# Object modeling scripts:
*-*-*
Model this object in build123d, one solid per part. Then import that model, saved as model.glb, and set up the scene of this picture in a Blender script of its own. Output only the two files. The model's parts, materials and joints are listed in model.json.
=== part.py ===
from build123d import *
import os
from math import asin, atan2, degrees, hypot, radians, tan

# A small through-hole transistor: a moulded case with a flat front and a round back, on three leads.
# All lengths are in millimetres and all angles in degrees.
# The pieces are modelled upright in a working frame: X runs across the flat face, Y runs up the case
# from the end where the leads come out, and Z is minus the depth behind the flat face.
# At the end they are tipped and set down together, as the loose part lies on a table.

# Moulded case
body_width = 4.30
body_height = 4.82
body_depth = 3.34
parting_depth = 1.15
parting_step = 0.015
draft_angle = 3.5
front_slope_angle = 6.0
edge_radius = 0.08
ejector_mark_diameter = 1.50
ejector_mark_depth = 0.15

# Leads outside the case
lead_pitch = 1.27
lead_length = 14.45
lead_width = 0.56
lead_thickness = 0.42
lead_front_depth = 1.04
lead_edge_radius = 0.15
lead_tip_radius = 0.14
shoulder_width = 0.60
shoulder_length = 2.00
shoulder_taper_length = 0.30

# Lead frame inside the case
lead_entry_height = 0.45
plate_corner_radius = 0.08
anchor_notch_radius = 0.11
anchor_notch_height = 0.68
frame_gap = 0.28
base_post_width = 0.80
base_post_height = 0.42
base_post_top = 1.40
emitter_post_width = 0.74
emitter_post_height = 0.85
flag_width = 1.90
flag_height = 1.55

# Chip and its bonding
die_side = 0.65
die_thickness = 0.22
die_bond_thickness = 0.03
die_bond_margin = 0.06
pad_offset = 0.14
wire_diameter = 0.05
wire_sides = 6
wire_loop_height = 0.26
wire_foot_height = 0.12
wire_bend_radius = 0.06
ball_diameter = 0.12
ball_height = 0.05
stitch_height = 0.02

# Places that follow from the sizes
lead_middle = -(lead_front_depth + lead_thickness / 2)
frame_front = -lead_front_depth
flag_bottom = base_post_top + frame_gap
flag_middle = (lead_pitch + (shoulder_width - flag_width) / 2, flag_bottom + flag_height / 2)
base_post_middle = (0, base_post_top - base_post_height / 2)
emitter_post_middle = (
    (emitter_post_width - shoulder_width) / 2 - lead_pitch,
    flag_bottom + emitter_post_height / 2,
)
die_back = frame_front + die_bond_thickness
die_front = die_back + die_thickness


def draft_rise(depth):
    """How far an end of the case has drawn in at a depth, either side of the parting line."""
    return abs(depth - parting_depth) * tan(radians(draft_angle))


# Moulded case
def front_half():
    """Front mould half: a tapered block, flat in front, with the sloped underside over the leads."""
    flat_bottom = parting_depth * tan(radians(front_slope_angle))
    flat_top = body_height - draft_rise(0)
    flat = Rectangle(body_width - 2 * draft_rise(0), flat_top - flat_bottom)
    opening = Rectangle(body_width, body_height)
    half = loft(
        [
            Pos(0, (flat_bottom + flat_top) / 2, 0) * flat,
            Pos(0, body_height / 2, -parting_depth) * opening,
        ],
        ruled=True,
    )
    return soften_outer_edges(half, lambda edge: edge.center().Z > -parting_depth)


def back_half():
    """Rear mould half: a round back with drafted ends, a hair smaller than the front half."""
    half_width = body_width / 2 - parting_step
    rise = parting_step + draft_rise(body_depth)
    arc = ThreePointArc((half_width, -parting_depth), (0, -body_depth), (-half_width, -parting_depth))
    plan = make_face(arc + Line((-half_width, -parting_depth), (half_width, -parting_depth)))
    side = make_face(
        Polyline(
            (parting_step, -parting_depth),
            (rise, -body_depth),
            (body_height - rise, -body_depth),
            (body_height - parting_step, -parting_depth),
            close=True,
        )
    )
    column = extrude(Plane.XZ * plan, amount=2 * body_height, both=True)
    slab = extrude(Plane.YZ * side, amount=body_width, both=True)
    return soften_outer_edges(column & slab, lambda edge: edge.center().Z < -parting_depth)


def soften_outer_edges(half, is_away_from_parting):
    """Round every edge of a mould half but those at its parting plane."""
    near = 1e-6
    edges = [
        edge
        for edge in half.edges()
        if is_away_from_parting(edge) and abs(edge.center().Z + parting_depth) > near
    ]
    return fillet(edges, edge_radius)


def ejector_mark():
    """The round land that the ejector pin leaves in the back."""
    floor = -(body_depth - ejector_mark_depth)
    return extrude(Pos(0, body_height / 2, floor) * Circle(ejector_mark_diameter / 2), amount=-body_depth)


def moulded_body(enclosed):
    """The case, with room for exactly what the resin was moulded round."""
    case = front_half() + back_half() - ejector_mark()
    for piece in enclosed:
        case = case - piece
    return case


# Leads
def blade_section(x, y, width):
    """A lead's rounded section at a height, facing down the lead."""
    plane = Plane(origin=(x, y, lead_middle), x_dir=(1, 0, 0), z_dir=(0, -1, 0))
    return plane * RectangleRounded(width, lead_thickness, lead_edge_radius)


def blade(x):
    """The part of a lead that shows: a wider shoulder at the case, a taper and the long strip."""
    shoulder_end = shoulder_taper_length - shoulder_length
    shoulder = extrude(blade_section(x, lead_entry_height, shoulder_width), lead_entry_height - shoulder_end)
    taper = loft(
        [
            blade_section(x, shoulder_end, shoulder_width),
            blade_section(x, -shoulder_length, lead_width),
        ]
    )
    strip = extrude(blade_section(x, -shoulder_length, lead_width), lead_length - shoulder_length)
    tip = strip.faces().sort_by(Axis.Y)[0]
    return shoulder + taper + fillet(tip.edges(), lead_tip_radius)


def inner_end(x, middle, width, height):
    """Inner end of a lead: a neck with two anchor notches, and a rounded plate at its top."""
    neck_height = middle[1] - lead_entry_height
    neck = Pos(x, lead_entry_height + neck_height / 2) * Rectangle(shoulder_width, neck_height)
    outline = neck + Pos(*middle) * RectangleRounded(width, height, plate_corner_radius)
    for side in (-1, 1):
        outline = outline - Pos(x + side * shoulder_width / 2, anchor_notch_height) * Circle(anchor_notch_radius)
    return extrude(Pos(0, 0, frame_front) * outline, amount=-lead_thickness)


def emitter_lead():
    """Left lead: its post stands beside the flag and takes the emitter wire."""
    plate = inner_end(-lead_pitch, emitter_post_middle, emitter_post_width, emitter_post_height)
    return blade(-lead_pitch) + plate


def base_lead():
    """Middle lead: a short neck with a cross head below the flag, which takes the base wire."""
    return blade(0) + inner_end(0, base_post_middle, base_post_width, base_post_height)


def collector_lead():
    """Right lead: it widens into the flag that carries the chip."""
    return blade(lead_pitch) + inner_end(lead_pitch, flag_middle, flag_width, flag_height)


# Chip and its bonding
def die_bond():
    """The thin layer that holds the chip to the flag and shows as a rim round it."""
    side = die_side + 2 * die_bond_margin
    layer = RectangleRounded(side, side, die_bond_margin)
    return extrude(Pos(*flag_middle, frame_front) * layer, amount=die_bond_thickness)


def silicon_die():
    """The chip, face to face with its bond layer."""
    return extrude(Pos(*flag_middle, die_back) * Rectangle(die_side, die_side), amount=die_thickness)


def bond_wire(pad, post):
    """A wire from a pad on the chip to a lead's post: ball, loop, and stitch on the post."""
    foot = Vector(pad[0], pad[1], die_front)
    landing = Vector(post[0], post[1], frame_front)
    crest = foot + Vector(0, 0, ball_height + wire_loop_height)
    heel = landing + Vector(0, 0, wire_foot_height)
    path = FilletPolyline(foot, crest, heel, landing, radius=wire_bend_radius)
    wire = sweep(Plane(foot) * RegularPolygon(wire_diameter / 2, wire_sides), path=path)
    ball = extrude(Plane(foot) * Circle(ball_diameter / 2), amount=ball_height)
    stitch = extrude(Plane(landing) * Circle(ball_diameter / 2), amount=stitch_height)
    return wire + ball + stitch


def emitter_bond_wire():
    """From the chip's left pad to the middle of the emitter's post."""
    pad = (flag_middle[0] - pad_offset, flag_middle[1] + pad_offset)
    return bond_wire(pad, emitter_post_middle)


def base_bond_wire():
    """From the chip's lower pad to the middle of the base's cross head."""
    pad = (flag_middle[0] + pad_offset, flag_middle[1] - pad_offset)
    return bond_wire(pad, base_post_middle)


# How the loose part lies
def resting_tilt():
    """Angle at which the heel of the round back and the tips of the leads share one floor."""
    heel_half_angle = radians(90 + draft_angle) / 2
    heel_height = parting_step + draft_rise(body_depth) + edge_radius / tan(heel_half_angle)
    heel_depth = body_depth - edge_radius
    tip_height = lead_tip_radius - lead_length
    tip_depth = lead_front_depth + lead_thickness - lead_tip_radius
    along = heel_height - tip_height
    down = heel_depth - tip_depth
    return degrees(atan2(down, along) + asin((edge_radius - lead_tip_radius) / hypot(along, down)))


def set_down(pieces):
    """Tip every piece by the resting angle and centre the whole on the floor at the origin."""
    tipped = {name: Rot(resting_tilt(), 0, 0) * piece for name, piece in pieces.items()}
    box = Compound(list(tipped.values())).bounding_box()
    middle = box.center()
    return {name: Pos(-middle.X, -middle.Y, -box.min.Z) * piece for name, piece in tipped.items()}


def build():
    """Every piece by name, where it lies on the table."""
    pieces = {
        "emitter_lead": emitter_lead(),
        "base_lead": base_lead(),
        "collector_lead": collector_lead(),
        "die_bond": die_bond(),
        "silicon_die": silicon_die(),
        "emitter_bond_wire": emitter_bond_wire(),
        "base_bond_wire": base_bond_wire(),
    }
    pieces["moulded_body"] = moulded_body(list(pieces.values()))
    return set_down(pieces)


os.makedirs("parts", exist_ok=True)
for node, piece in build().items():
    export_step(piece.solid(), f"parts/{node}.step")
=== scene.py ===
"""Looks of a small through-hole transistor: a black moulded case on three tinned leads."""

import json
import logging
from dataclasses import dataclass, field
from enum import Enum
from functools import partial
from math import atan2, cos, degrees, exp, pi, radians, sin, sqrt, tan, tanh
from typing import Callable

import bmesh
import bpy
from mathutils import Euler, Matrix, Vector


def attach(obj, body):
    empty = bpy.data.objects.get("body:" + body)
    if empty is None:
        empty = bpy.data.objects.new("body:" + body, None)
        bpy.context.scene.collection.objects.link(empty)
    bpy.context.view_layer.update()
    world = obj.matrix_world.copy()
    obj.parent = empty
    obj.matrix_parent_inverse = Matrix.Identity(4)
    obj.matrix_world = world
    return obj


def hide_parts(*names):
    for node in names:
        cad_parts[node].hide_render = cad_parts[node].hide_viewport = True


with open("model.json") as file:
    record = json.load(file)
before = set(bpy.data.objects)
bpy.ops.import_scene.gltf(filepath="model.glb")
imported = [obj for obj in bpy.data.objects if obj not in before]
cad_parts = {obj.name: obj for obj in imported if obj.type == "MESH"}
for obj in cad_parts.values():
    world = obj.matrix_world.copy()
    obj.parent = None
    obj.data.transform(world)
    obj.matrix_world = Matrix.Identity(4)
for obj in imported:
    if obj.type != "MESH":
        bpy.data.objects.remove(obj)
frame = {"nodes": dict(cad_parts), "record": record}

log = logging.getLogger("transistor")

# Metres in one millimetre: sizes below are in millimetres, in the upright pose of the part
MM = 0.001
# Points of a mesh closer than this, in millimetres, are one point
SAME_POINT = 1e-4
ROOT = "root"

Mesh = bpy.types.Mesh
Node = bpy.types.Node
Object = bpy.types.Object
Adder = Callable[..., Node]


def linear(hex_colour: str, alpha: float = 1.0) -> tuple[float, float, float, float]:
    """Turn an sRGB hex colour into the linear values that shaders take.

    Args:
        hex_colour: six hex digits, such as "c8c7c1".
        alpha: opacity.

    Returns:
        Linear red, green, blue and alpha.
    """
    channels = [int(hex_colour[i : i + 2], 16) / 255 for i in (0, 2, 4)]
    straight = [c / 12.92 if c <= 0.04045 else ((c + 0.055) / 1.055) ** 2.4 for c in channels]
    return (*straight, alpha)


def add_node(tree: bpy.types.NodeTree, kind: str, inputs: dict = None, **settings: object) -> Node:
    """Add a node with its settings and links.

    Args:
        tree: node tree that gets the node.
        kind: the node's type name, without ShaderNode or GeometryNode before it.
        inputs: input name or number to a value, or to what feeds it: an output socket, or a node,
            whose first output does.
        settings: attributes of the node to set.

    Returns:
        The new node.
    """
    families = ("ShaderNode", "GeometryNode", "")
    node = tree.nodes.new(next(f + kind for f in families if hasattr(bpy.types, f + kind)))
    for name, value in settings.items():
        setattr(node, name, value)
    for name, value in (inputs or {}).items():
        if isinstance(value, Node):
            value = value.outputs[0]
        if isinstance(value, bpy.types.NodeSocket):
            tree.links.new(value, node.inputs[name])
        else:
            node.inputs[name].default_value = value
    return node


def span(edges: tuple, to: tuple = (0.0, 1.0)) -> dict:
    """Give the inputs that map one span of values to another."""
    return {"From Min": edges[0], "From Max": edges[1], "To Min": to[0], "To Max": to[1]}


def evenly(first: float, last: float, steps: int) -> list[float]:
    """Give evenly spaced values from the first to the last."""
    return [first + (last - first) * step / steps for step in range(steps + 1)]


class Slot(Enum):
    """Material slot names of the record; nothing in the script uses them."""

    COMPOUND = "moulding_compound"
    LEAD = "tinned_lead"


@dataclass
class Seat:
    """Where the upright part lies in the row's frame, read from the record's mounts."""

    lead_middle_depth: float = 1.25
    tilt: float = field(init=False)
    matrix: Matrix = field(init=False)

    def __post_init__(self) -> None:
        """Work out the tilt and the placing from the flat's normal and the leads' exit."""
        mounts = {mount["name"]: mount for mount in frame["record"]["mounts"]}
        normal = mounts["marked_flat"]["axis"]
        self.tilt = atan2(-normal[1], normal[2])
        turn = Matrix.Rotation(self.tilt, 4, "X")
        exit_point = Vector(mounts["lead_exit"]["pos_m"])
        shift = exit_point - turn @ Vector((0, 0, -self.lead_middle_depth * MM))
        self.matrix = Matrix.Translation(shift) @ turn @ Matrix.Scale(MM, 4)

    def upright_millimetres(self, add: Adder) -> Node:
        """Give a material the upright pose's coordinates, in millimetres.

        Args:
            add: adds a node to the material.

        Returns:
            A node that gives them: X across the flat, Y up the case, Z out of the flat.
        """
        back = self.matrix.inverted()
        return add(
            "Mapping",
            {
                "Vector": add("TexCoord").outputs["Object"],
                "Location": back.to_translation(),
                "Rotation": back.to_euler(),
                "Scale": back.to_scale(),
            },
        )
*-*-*
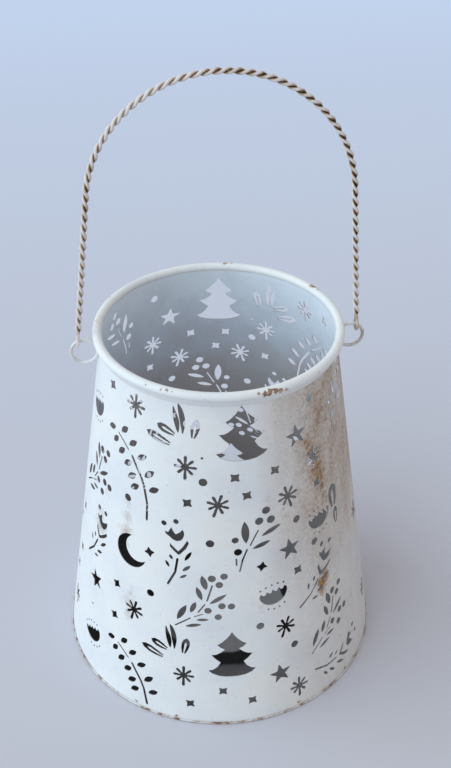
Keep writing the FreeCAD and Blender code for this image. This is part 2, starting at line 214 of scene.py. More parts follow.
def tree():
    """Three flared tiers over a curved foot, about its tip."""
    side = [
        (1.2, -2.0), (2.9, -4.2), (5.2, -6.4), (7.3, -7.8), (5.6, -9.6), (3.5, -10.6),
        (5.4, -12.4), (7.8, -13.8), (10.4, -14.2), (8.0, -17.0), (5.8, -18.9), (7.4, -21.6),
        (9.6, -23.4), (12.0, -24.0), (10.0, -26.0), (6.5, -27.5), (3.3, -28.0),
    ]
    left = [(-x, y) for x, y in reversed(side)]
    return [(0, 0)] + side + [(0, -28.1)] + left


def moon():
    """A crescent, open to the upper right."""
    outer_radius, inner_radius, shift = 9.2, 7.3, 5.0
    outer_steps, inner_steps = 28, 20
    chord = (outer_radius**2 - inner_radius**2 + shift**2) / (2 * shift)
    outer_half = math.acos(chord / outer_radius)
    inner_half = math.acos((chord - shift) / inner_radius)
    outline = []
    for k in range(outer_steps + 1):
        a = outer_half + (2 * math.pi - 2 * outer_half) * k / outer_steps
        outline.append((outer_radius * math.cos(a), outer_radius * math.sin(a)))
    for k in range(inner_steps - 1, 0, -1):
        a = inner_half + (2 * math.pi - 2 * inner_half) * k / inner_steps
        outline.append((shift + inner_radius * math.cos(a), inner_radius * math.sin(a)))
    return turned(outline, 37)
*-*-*
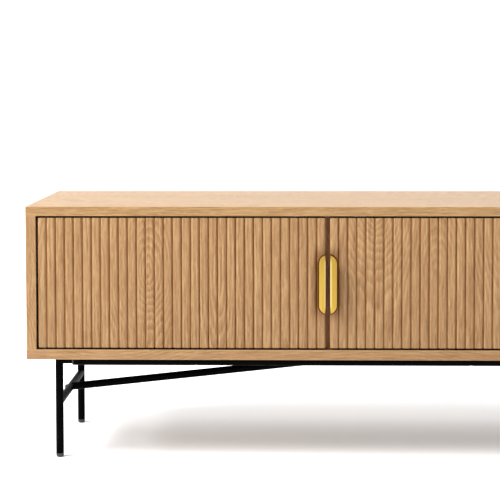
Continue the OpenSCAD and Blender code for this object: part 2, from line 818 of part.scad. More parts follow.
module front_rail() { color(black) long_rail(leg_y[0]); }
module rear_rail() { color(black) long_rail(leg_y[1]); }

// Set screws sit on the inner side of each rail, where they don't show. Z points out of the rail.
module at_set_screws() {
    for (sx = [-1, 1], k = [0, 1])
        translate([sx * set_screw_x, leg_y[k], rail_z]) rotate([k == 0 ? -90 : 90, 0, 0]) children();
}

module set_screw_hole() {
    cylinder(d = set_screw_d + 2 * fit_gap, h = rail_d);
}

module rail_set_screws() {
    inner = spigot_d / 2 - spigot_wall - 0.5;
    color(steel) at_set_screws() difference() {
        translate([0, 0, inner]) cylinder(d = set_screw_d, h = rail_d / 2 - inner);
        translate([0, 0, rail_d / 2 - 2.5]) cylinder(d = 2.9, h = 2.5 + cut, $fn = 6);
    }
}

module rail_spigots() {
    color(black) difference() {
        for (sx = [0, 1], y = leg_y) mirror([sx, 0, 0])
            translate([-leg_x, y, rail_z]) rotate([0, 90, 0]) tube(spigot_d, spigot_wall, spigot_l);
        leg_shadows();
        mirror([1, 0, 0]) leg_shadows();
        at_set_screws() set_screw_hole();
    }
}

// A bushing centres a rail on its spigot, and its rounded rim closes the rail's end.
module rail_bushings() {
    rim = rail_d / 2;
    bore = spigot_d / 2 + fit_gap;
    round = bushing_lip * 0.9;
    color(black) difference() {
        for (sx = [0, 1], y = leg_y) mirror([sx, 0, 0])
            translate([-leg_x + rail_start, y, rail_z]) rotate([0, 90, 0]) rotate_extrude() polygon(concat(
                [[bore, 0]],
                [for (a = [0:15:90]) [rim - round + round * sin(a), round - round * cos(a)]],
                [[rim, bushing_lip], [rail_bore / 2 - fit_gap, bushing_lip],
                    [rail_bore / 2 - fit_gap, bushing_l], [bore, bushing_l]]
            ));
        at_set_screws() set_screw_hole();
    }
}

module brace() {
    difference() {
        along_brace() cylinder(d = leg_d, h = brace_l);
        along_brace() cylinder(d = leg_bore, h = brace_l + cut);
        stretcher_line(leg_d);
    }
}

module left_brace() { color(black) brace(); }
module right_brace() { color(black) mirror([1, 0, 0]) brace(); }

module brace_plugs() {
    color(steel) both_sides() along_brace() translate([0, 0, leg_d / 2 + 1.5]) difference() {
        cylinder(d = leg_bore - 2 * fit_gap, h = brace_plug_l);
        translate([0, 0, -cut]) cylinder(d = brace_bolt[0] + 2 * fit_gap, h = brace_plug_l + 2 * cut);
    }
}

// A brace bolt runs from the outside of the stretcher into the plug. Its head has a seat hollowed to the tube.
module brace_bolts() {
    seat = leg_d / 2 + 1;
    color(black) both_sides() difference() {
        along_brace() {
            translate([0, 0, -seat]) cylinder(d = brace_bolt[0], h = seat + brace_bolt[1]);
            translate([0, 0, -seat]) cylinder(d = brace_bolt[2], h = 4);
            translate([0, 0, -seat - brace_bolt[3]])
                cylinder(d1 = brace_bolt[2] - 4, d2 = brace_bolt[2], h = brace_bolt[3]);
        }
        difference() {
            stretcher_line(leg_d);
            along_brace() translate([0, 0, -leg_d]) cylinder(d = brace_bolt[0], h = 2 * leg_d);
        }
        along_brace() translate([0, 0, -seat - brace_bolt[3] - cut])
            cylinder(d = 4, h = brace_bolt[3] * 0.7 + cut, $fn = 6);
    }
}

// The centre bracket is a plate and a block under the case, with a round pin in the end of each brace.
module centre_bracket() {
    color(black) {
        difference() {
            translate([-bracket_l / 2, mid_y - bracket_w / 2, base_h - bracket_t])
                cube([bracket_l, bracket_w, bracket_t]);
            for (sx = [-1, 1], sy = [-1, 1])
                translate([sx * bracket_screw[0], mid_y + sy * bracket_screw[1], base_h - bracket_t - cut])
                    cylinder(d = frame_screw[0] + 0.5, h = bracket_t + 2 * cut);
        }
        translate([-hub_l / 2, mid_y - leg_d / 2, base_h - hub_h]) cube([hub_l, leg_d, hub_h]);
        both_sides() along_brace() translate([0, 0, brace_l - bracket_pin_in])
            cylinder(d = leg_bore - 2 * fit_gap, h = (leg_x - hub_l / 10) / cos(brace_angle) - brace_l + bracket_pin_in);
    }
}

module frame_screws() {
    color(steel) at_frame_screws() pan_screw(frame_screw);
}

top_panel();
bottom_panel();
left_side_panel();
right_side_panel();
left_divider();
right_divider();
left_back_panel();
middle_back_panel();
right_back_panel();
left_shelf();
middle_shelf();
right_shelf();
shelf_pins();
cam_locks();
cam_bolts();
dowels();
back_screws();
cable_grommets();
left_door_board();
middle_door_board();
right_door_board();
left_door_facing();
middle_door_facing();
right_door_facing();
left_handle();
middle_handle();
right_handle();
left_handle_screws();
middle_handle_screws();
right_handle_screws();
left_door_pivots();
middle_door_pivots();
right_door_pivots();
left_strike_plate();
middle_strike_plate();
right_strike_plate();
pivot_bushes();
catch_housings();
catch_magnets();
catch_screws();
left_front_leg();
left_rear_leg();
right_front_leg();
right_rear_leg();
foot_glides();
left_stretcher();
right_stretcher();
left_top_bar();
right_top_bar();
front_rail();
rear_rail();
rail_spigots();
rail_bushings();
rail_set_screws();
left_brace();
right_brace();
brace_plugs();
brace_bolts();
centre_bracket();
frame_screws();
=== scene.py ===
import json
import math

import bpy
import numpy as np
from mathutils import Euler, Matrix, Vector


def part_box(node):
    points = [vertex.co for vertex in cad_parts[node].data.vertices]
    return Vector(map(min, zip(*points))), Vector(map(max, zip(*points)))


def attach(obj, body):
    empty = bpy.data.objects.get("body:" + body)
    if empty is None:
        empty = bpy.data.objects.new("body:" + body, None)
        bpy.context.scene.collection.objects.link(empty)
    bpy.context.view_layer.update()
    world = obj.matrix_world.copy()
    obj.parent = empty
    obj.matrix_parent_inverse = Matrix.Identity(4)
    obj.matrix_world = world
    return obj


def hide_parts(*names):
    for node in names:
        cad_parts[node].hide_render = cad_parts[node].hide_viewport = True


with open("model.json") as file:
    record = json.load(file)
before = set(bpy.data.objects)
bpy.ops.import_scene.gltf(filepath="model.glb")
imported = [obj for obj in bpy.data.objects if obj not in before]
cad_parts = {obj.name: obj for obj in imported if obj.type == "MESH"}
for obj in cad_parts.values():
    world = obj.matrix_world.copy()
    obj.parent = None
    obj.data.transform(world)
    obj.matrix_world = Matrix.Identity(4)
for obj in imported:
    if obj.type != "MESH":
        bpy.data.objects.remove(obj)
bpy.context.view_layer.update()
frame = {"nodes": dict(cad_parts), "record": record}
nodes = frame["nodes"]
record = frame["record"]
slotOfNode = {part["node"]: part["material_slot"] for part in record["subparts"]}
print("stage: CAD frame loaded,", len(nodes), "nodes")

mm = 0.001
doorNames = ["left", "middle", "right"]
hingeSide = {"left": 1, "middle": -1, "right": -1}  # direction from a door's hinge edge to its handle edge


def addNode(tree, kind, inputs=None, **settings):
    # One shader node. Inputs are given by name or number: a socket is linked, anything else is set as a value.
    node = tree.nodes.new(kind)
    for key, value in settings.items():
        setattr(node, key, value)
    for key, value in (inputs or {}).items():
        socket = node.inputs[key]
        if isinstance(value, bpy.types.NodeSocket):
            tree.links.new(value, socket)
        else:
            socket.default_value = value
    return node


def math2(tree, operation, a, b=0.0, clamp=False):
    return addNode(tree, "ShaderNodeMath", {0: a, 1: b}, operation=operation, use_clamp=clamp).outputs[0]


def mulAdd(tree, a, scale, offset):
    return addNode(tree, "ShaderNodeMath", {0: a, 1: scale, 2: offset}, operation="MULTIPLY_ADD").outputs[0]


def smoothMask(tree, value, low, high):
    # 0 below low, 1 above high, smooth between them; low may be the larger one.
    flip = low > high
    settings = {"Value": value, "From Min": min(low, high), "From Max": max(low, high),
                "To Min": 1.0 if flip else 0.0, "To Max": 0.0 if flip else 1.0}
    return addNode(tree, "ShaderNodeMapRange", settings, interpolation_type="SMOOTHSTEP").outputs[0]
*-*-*
# Task objective:
Retype only this portion of the data above: the line containing "Model this object", the line containing "shoulder_taper_length = 0.30", and all lines between them, exactly.

# Written answer:
Model this object in build123d, one solid per part. Then import that model, saved as model.glb, and set up the scene of this picture in a Blender script of its own. Output only the two files. The model's parts, materials and joints are listed in model.json.
=== part.py ===
from build123d import *
import os
from math import asin, atan2, degrees, hypot, radians, tan

# A small through-hole transistor: a moulded case with a flat front and a round back, on three leads.
# All lengths are in millimetres and all angles in degrees.
# The pieces are modelled upright in a working frame: X runs across the flat face, Y runs up the case
# from the end where the leads come out, and Z is minus the depth behind the flat face.
# At the end they are tipped and set down together, as the loose part lies on a table.

# Moulded case
body_width = 4.30
body_height = 4.82
body_depth = 3.34
parting_depth = 1.15
parting_step = 0.015
draft_angle = 3.5
front_slope_angle = 6.0
edge_radius = 0.08
ejector_mark_diameter = 1.50
ejector_mark_depth = 0.15

# Leads outside the case
lead_pitch = 1.27
lead_length = 14.45
lead_width = 0.56
lead_thickness = 0.42
lead_front_depth = 1.04
lead_edge_radius = 0.15
lead_tip_radius = 0.14
shoulder_width = 0.60
shoulder_length = 2.00
shoulder_taper_length = 0.30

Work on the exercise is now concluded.